“The purpose of life, after all, is to live it, to taste experience to the utmost, to reach out eagerly and without fear for newer and richer experiences.”
  — Eleanor Roosevelt

Autumn is here, and the leaves are blooming with wild color.  There is an aroma in the air; and if change has a scent, I imagine it is the same as the musky smell of Autumn leaves falling to the damp earth and beginning their journey home.

For the past four years, I have spent the month of October as the Little Old Lady Who Lives in the Woods, reading a story about not being afraid to wagonloads of preschoolers and elementary students.  I would sit in my little house — a shed, really — and watch the subtle changes of Autumn arrive from one week to another, one day to another, and one minute to the next.

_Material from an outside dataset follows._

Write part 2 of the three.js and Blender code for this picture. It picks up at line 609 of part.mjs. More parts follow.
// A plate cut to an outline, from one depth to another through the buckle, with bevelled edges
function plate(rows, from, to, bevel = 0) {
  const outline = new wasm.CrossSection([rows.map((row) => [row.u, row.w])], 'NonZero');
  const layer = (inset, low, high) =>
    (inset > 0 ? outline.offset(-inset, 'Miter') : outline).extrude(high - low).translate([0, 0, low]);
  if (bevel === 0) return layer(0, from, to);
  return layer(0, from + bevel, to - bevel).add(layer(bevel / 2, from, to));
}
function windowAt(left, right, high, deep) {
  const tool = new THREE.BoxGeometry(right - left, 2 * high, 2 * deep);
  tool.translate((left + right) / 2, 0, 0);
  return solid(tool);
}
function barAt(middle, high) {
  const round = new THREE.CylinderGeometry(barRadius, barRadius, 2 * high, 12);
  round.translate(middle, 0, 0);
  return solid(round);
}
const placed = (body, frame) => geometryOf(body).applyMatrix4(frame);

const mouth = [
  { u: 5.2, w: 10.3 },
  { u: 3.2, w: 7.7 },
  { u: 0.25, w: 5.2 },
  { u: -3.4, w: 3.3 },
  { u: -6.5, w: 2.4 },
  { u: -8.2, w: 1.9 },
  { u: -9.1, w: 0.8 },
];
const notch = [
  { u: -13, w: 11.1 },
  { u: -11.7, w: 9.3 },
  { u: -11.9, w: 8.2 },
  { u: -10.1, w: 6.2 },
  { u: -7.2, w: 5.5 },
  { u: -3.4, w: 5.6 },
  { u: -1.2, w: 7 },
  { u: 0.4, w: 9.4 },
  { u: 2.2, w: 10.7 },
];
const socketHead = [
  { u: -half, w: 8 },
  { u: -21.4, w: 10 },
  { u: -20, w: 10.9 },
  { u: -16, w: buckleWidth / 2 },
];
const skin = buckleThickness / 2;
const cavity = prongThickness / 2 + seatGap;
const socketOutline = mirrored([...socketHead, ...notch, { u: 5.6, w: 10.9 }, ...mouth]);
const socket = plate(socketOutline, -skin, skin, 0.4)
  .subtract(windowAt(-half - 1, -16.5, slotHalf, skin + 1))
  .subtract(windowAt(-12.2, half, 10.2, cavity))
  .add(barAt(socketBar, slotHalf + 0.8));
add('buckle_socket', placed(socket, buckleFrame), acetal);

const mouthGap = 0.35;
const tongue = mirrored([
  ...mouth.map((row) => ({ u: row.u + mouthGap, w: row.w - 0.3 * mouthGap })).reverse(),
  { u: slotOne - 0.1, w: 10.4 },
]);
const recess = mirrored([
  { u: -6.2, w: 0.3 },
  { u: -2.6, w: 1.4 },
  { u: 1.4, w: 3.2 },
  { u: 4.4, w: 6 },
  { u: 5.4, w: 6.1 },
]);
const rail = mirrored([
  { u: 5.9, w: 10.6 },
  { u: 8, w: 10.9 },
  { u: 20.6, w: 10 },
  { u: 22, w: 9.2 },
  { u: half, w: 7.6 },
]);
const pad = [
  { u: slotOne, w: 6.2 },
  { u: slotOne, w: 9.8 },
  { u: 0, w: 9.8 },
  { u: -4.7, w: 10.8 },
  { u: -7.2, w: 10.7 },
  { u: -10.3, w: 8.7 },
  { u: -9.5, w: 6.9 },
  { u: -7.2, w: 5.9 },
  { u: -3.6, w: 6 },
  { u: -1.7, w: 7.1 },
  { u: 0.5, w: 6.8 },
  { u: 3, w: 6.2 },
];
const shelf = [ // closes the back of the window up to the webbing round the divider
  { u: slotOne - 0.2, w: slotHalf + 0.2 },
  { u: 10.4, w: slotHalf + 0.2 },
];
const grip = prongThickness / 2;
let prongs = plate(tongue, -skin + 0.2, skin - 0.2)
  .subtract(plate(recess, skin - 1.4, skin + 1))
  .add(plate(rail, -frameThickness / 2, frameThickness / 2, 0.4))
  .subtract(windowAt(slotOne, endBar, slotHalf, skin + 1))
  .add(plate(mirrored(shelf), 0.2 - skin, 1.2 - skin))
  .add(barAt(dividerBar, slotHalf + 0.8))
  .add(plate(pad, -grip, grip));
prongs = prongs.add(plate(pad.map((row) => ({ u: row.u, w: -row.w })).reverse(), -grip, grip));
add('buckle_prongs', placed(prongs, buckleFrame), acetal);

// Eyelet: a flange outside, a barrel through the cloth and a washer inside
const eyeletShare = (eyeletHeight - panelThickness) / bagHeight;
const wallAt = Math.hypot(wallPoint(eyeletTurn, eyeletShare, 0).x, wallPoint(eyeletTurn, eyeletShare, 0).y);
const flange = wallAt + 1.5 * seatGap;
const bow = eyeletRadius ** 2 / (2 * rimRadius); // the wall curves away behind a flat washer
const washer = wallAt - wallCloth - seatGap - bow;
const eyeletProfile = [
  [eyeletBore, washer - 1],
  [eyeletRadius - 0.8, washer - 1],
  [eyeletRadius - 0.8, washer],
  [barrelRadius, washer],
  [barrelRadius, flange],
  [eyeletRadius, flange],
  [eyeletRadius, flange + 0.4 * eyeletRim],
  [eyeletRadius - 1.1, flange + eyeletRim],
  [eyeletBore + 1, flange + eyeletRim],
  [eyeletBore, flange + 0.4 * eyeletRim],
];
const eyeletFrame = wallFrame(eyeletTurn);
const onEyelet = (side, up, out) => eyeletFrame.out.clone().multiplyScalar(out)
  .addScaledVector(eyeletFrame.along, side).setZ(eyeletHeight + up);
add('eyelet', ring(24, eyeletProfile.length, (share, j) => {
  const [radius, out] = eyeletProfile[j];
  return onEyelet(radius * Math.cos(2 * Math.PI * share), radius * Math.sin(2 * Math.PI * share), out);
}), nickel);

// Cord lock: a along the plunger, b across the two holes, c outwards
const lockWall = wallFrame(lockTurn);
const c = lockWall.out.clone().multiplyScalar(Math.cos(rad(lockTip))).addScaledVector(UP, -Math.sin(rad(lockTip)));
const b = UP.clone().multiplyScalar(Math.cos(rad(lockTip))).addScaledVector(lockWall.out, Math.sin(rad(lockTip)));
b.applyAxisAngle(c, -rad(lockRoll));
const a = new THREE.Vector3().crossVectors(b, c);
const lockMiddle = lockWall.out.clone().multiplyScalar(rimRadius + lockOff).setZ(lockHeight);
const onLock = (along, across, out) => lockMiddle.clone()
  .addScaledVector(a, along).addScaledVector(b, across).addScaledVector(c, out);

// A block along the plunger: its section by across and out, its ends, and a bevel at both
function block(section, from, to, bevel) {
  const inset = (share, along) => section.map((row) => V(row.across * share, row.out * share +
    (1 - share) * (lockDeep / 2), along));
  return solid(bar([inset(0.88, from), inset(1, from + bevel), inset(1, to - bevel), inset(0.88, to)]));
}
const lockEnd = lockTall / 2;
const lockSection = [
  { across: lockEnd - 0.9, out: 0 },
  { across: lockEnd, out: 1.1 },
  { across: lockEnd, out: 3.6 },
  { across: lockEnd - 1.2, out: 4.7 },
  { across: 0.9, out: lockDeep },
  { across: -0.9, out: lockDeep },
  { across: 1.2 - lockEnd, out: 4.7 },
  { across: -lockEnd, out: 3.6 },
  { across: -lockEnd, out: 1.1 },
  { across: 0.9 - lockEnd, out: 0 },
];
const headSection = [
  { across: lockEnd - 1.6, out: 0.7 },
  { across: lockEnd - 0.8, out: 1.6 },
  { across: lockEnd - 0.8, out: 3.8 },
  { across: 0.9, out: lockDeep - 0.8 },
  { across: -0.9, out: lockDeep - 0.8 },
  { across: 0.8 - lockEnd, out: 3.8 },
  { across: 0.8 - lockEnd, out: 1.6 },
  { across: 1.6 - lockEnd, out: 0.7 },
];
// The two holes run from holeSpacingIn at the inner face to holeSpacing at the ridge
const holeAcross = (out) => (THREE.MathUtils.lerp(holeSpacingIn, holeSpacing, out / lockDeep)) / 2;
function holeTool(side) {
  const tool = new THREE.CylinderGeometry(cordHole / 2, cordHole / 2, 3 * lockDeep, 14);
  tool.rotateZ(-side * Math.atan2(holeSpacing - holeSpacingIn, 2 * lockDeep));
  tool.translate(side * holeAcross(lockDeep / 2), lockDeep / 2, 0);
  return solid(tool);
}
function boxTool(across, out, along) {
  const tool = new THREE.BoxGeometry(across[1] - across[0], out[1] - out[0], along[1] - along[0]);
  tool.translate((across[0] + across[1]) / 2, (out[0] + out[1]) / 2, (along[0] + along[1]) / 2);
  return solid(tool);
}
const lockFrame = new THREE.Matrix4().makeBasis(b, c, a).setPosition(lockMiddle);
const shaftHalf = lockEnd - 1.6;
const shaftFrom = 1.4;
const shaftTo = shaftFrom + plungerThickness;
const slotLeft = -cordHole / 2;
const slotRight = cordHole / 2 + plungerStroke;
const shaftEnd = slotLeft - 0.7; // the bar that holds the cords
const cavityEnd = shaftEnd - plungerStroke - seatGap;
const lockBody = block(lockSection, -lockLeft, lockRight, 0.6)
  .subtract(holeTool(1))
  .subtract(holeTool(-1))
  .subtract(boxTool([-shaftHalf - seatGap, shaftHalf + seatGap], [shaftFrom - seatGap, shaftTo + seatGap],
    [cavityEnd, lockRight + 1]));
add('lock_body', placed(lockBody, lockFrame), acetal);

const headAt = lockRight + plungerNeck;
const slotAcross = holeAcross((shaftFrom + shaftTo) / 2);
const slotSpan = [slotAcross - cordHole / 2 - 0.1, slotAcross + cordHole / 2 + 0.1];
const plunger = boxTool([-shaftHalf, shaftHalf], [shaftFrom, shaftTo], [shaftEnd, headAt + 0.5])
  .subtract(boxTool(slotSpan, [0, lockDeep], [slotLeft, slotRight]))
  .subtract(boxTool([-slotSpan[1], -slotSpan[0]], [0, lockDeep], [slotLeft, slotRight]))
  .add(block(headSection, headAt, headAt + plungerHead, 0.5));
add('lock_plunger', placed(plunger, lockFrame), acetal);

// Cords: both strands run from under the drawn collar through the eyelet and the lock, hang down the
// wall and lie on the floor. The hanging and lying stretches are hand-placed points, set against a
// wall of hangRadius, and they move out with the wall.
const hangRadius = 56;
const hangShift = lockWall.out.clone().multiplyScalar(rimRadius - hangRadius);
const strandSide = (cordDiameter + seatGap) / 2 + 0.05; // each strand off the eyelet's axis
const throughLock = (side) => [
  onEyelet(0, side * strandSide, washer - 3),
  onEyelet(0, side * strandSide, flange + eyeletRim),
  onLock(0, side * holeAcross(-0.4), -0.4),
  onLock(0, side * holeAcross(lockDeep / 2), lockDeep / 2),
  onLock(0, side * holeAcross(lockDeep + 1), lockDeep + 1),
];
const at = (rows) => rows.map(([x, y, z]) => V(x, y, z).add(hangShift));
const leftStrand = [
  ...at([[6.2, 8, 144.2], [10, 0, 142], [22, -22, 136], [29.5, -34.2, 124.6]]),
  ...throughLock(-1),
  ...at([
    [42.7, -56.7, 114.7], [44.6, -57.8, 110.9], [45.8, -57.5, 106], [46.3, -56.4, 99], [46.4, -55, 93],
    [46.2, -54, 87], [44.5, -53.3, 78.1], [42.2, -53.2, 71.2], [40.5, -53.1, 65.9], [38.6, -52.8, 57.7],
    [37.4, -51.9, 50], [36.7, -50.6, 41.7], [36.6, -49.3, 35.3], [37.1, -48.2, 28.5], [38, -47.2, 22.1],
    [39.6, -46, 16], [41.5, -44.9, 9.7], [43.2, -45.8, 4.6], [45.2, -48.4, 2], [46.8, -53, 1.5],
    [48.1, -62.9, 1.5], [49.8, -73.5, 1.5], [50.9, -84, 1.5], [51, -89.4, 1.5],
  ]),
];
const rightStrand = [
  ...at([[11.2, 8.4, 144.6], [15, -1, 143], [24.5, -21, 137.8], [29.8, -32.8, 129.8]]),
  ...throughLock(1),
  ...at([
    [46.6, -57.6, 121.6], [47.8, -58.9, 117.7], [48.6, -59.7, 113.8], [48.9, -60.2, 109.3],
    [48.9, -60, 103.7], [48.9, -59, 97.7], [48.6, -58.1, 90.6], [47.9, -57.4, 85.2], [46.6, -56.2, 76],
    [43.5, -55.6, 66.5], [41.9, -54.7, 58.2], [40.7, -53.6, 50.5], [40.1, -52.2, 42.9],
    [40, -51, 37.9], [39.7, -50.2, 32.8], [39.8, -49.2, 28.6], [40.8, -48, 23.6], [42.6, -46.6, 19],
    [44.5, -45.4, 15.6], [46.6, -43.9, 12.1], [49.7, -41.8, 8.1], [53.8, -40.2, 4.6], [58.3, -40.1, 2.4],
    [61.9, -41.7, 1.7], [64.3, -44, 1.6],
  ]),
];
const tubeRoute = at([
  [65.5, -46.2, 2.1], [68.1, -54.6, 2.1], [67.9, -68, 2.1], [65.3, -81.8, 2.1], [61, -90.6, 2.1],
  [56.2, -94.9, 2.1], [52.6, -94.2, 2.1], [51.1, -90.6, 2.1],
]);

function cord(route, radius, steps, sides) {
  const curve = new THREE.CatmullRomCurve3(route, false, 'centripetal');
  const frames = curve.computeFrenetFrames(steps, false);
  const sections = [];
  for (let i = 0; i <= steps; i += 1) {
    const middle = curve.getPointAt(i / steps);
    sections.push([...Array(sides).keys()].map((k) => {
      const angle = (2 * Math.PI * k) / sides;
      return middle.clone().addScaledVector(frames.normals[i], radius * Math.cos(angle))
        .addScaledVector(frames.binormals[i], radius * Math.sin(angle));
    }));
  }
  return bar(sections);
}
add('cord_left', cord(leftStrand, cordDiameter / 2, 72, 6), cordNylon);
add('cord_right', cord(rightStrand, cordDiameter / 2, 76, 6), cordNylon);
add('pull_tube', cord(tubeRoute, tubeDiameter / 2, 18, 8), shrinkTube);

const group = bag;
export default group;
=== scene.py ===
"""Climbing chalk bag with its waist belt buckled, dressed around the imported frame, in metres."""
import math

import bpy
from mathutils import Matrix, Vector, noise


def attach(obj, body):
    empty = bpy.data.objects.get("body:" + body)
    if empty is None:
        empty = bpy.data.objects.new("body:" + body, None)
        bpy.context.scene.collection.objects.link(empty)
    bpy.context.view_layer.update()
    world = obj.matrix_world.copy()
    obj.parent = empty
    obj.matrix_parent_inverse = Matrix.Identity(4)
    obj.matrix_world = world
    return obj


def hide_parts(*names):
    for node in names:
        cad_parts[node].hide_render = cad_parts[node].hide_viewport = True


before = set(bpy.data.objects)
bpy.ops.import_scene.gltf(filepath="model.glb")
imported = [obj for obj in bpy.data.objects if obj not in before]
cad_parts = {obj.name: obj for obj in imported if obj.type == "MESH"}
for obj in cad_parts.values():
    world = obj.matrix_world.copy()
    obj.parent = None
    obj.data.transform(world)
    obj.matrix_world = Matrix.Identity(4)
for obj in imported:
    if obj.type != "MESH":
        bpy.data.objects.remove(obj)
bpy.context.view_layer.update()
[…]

This year the Pumpkin Patch has closed.  There are no hay wagons, no pumpkins, no gourds, and no Autumn magic to be shared with the little ones.  My awareness of Autumn has lost its sharpness, as my days are spent in town.  I no longer have access to the magical feeling that maybe I really do live in that tiny house, listening for the familiar growl of the tractor engine that heralded the arrival of visitors from town who just happened to be fortunate enough to run out of gas in my changing woods.  I sit in my own house, with the traffic flowing by.  No one stops and asks for my gas can.  No one stops to hear my story.  No one’s eyes light up when I toss a handful of colorful leaves into the air and let them fall for a second time.  Change has come to my world; and although a piece of my heart will forever reside in the tiny cabin with woodpeckers stopping to knock on the trees outside my door, it is time to move on.  And I have.

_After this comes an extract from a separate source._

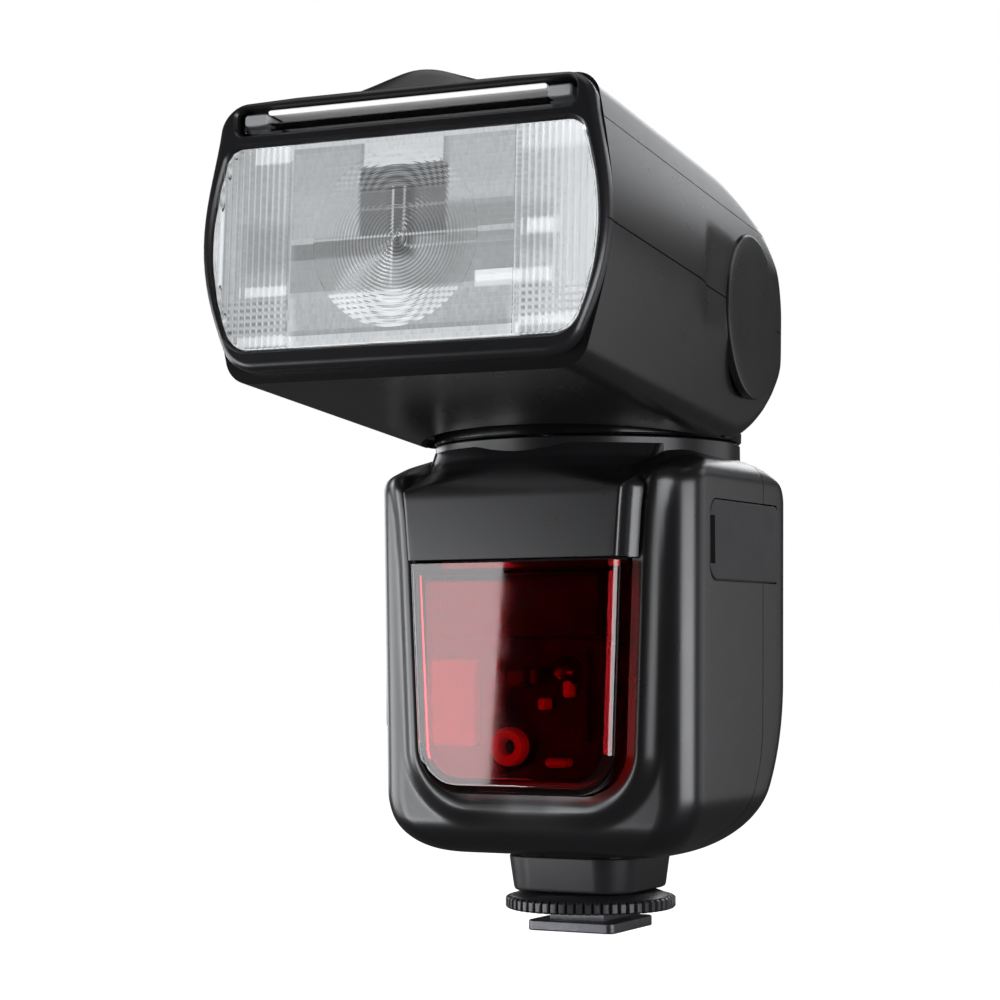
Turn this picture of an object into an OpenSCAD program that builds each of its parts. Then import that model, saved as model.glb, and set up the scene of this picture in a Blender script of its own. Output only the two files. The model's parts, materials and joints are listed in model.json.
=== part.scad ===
// Speedlight flash for a hot shoe: a body on a lockable foot, a turret that
// swivels on the body, and a head that tilts on the turret.
// Millimetres, +Z up, the lens faces -Y. Origin: centre of the foot's bottom face.

/* [Body] */
// Width of the body across its sides
body_w = 67.6; // [66:0.2:70]
// Depth of the body without the window block and the key panel
body_d = 52.6; // [52:0.2:56]
// Lowest point of the body
body_bottom = 15.5; // [15:0.1:16]
// Highest point of the body, where the neck flange starts
body_top = 93.8; // [93.4:0.1:94]
// Wall thickness of the body's mouldings
case_wall = 2.2; // [1.6:0.1:2.4]
// Place of the seam between front and rear case, along Y
seam_y = 8.3; // [7:0.1:9]
// How far the window block stands out of the front
block_proud = 7.1; // [6:0.1:8]
// How far the key panel stands out of the back
panel_proud = 3.4; // [3:0.1:4]

/* [Neck] */
// Radius of the turret
turret_r = 30.3; // [29.8:0.1:30.5]
// Radius of the swivel shaft
swivel_r = 12; // [10:0.5:13]
// Radius of the tilt pins
tilt_pin_r = 4; // [3:0.5:5]
// Thickness of each cheek of the yoke
cheek_t = 4; // [3:0.5:4]

/* [Head] */
// Half width of the head at its side seams
head_hw = 38; // [37.5:0.1:38.4]
// Distance from the tilt axis to the front of the bezel
head_reach = 81; // [79:0.5:83]
// Height of the head's top above the tilt axis
head_up = 26; // [25.8:0.1:26.4]
// Depth of the head's underside below the tilt axis
head_down = 23; // [22.6:0.1:23.2]
// Radius of the head's rear end about the tilt axis
ear_r = 23.4; // [23:0.1:23.5]
// Wall thickness of the head's mouldings
head_wall = 1.8; // [1.4:0.1:2]
// Radius of the round cap over each tilt pin
cap_r = 15.6; // [15:0.1:16]
// Height of the hump on top of the head
hump_h = 4.8; // [4:0.2:5.2]

/* [Pose] */
// Swivel of the head as it stands, degrees
head_pan = 5; // [0:1:8]
// Tilt of the head as it stands, degrees
head_tilt = 4; // [0:1:6]

/* [Foot] */
// Width of the hot shoe foot
foot_w = 18.6; // [18.4:0.05:18.7]
// Length of the hot shoe foot
foot_l = 19; // [18:0.5:21]
// Thickness of the foot's plate
foot_t = 2; // [1.9:0.05:2.1]
// Radius of the toothed lock ring
ring_r = 16.6; // [16:0.1:17]
// Number of teeth round the lock ring
ring_teeth = 60; // [48:2:72]

/* [Battery] */
// Length of the battery pack along X
pack_l = 50; // [48:0.5:50]
// Thickness of the battery pack along Y
pack_t = 20.6; // [18:0.2:21]
// Height of the battery pack along Z
pack_h = 38.4; // [34:0.2:39]

/* [Hidden] */
$fn = 64;
eps = 0.01;
fit = 0.05;          // radial clearance of a running fit
gap = 0.3;           // clearance between bodies
far = 100;           // longer than any part of the model
hw = body_w / 2;
hd = body_d / 2;
front_y = -hd - block_proud;
panel_y = hd + panel_proud;
hinge_y = -7;        // tilt axis, in front of the swivel axis
hinge_z = 117;
flange_z = 90.5;
turret_z = 94.3;
turret_top = 97.2;
turret_drop = hinge_z - turret_top;
bezel_t = 3;
shell_front = -head_reach + bezel_t;
seam_z = 0.6;        // side seam of the head
cover_z = 18.2;      // seam of the head's top cover
ear_x = 36.2;        // flat side of each ear
cap_x = 36.7;        // outer face of each hinge cap
notch_x = 31;        // half width of the room for the turret
notch_r = 19.4;      // radius of the head between its ears
tray_floor = 20;     // floor of the slot for the card and the wide panel
tube_y = -58;
screw_x = 30.8;      // lead screw beside the reflector
rail_x = 20;
rail_z = -17.6;
bay_c = [-hw + pack_l / 2, -11, 57.5];   // centre of the battery pack
key_pitch = 10.5;
dial_z = 44;
control_x = 18;
button_top = panel_y + 0.9;

// ---- helpers ----

// Points on a circle of radius r about (x, y), from angle a to angle b
function arc(x, y, r, a, b, n = 12) =
  [for (i = [0 : n]) let (t = a + (b - a) * i / n) [x + r * cos(t), y + r * sin(t)]];

// The mirror image of a list of points across the second axis, in reverse order
function mirrored(p) = [for (i = [len(p) - 1 : -1 : 0]) [-p[i][0], p[i][1]]];

// Block between two corners
module span(a, b) {
  translate(a) cube(b - a);
}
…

Eleanor Roosevelt is right.  Life is to be lived; and we cannot fully live our lives if we are stuck in the past, no matter how sweet those days might have been.  Some experiences last only a second, some last a day or two, and if we are really lucky there are those that go on for years of sweetness before they are done.

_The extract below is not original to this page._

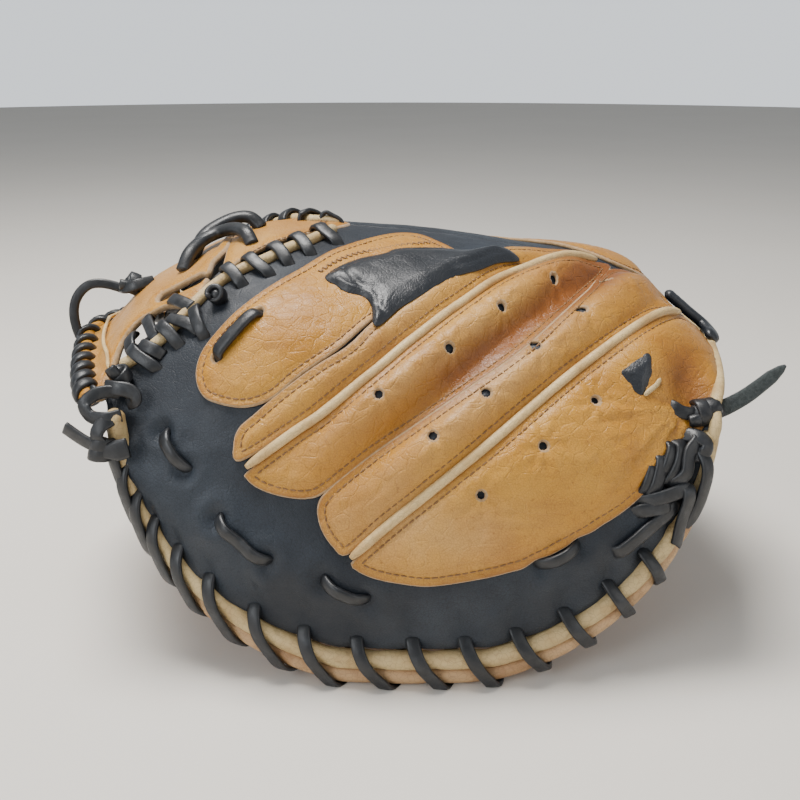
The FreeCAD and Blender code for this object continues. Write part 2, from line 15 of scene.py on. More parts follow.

Autumn seems different this year.  The subtle changes are not my main focus; and the ones I see when I walk through the park seem abrupt.  The evolution of Autumn seems less smooth and more abrupt.  Perhaps my own sense of loss at the ending of this special part of my life is playing itself out in my own recognition that my life’s season is moving toward Autumn as well.

New adventures have come my way, and I gently lay the Pumpkin Patch to rest.  As much as I want to embrace it and hold it tightly, I know from sad experience that I must empty my arms of its beauty and allow it to melt into the earth with the Autumn leaves.  Only then will my arms be wide open and available to embrace something new.  As much as I would like to have just one more moment of this wonderful part of my life, I know from past times of letting go that something just as wonderful lies just around the corner and waits for my embrace.

Life is to be lived; and until we relinquish the things that are done, we cannot begin to imagine the beauty that lies ahead.  Whatever change comes our way, we must be willing to release our hold on one experience before we can fully live another.  And so, unafraid, I gather all the courage that has come my way through the changes I have known and step forward, anticipating what lies ahead.